Donc, il y a vraiment une tentative d'intimidation qui est inacceptable en démocratie. Il faut dire les choses comme elles sont parce que sinon, il n'y a plus de limites. Les ressources des journalistes doivent être absolument garanties, c'est indispensable. Alors après, dans nos sociétés numériques, c'est vrai qu'il y a tout un débat. Regardez tout ce qu'on a sorti sur les banques, des listes entières de gens qui planquaient de l'argent en Suisse, etc. On a sorti des tas d'éléments aux États-Unis à l'intérieur des systèmes.
Donc que le secret-défense soit un vrai sujet, mais il faut l'utiliser à bon escient, et qu'il y a un droit à dire que quand on est en guerre par exemple, avec des mouvements islamistes radicaux en Inde, au Moyen-Orient, on peut très bien comprendre que tout ne doit pas être dit pour protéger nos systèmes et nos agents. Mais là, j'ai l'impression qu'il y a confusion des genres. Il y a tentative d'intimidation. D'ailleurs, elle est sortie sans inculpation. Donc c'est vraiment : on essaie de vous faire peur, et après, rentrez chez vous, y a rien à voir, mais quand même, n'oubliez pas que vous avez passé la nuit au poste. Je trouve que c'est quand même limite, par rapport aux principes démocratiques.
Il devrait y avoir des limites à ce que tel ou tel média peut publier. Les informations les plus sensibles devraient être passées sous silence ?
Je ne peux pas poser les limites du droit, mais moi, comme sociologue, j'ai tendance à penser que c'est la presse, et d'ailleurs, c'est pour ça qu'il y a tant de journalistes sur la planète qui se font tuer pour défendre ce droit de la presse, il y a Reporters sans frontières qui fait un boulot fantastique. C'est un élément fondamental de la démocratie, moi comme sociologue, c'est ça que je peux raconter et dire effectivement ; ça gêne les pouvoirs certaines fois, bien entendu, parce qu'ils vont éclairer des choses qu'on préfère ne pas voir.

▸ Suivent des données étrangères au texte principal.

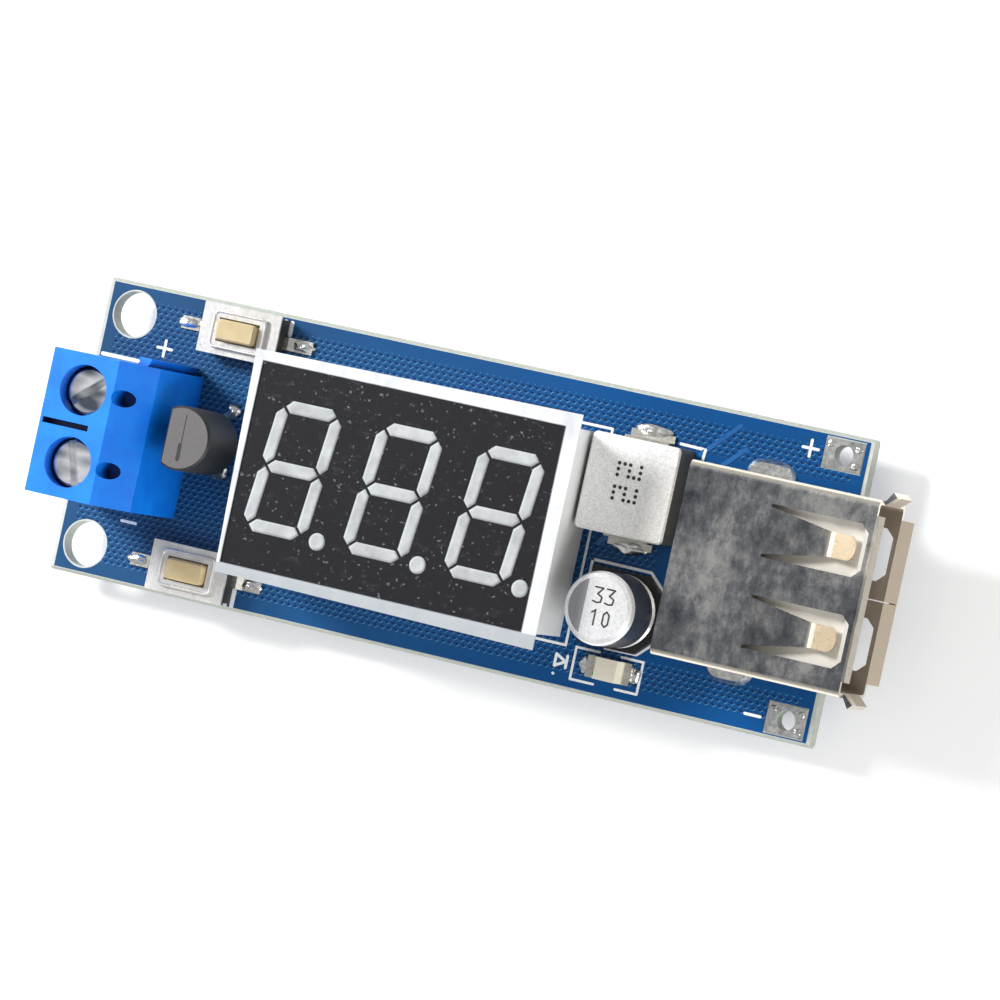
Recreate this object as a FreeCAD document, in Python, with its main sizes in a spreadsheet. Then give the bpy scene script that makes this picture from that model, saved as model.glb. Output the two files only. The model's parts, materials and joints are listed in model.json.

C'est vrai aussi dans certaines enquêtes sur des grandes entreprises.
Mais leur propre, à ces journalistes, c'est de sortir des informations cachées, cachées en général parce qu'elles ne sont pas très propres, que ce soit pour les affaires ou pour la politique. Et on ne peut pas les poursuivre pour ça. Je crois que c'est ça qu'il faut rappeler et que sur cette affaire-là, il faut en profiter pour rappeler les principes, rappeler les valeurs, et dire qu'effectivement le pouvoir n'a pas droit à attaquer la presse. Je crois que c'est un fondement, un fondement essentiel.
Et quelque chose à rappeler régulièrement, ou bien, c'est vraiment l'époque : il y a une dégradation de la liberté de la presse depuis quelques années...
Ça dépend des périodes. Je pense que pendant la guerre d'Algérie, ce n'était pas terrible non plus. Pendant la guerre, n'en parlons pas, donc il y a des moments de tension. Et puis il y a aussi des nouvelles sources avec Internet qui fait que d'un coup, vous videz tous les fichiers d'une banque, il y a aussi des nouveaux outils de découverte.
On est, je pense, dans une période où il y a sans doute dans la police, voire dans la justice, des gens qui veulent marquer le rapport de force avec la presse. C'est comme ça qu'il faut l'entendre. Après, n'allons pas penser que c'est l'Élysée qui a décidé que cette journaliste particulière devait passer la nuit au poste. Je ne crois pas qu'on en soit là, mais je pense qu'effectivement, il y a des rapports de force entre la justice, la police, la presse et la politique, et ce n'est pas une bonne chose.